Others who reportedly don't offer bounties include Apple, Cisco Systems and Oracle, with the latter corporation's Java software widely criticized for years as being so buggy it's an easy target for hackers. All three firms declined to comment.

Some other companies that do pay bounties have boosted them recently, though the amounts typically still don't match what can be had from the cyber underground.

Last year, for example, Yahoo was deeply ridiculed when a chink in its software was discovered by security firm High-Tech Bridge, and it rewarded High-Tech with a $12.50 discount on T-shirts, pens and other items at Yahoo's company store. After High-Tech Bridge huffed that the amount was "a bad joke and won't motivate people to report security vulnerabilities," Yahoo upped its bounties to $15,000.

In September, Google began offering $15,000 for "usual" vulnerabilities -- three times what it previously had paid -- while noting in a blog that one "very impressive" bug disclosure earned $30,000. Although Facebook says its average bounty is a little more than $2,000, it noted in a recent blog that it paid $33,500 for a particularly bad bug somebody discovered. And Microsoft, after resisting the idea, last year began offering bounties worth up to $100,000.

Other companies eager to learn where they are vulnerable hire outside firms such as 2-year-old Bugcrowd of San Francisco, which pays up to $20,000 for flaws found by its worldwide team of more than 13,000 hackers, a term that broadly refers to anyone with programming expertise, including people with purely legitimate intentions.

Among Bugcrowd's most prolific bug catchers is Ben Sadeghipour, a 24-year-old Sacramento State University student majoring in computer information security, who said he learned hacking as a child to circumvent the password his mom used in hopes of keeping him off her computer.

Estimating that he's earned about $23,000 for the 30 or more bugs he's found this year, Sadeghipour said he's been contacted by black-market types offering to buy the vulnerabilities he identifies, though he said he's never accepted their overtures, adding, "I don't want to make dirty money."

Synack of Redwood City, which was founded in 2013 by two former National Security Agency officials, uses a different approach for finding software flaws, said Vice President Gus Anagnos, who formerly ran PayPal's bug-bounty program.

Instead of recruiting hordes of hackers, he said, it pays bounties of up to $5,000 to a highly vetted "red team" of corporate security specialists, academics and "members of the government," though he declined to comment on news reports that some of those specialists are NSA employees.

Some companies also reportedly sell zero-day bugs they discover to government buyers around the globe, including U.S. intelligence and military agencies, which use the information to develop so-called exploits that can infiltrate an adversary's computers.

Although several U.S. agencies -- including the NSA -- declined to comment, a 2013 report by a presidential advisory group acknowledged that "in rare instances, U.S. policy may briefly authorize using a zero day for high priority intelligence collection."

But critics fear that U.S. and other authorities sometimes fail to correct these flaws, leaving the public dangerously exposed, and that the purchase of bugs by various nations is fueling the black market.

"The actions of world governments to buy these things has made it more likely that hackers will sell vulnerabilities and we will all remain vulnerable," said Bruce Schneier, a fellow at Harvard Law School's Berkman Center for Internet and Society.

Discovering such weaknesses isn't easy, even for companies that design software.

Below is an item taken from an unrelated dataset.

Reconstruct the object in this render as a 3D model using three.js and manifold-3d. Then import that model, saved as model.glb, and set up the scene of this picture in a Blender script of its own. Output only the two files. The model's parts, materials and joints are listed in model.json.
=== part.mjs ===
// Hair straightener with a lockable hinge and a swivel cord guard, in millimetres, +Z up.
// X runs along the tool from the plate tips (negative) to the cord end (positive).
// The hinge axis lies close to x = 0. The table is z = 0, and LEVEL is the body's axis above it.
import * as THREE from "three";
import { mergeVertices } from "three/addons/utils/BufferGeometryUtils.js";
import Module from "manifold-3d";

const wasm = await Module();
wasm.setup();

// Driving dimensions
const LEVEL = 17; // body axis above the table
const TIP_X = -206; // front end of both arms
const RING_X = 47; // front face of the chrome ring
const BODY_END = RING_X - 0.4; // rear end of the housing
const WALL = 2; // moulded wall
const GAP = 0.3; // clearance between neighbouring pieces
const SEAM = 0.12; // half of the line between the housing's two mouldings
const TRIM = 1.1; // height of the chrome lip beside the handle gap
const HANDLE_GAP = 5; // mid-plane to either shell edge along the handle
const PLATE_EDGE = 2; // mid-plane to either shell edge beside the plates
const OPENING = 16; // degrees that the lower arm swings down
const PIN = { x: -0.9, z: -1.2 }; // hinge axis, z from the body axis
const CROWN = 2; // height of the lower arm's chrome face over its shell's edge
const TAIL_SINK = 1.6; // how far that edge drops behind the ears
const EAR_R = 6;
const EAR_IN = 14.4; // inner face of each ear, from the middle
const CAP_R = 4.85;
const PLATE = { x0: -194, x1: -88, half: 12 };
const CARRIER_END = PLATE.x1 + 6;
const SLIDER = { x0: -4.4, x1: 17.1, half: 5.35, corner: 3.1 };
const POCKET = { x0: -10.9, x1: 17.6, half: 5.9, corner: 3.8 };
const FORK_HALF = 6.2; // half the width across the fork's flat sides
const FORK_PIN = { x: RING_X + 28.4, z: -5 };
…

That's largely because "when computer science majors in schools are taught code, they are not taught about security vulnerabilities," said Lillian Ablon, who co-authored the Rand study.

Until that changes, many experts believe, hiring hackers to find the flaws makes sense.

"As long as we have software, we're going to have bugs," said Robert Capps of Sunnyvale security firm RedSeal Networks. Consequently, he added, "with a lot more eyeballs on the problems, we can get those holes fixed much faster, which is good for the consumer as a whole."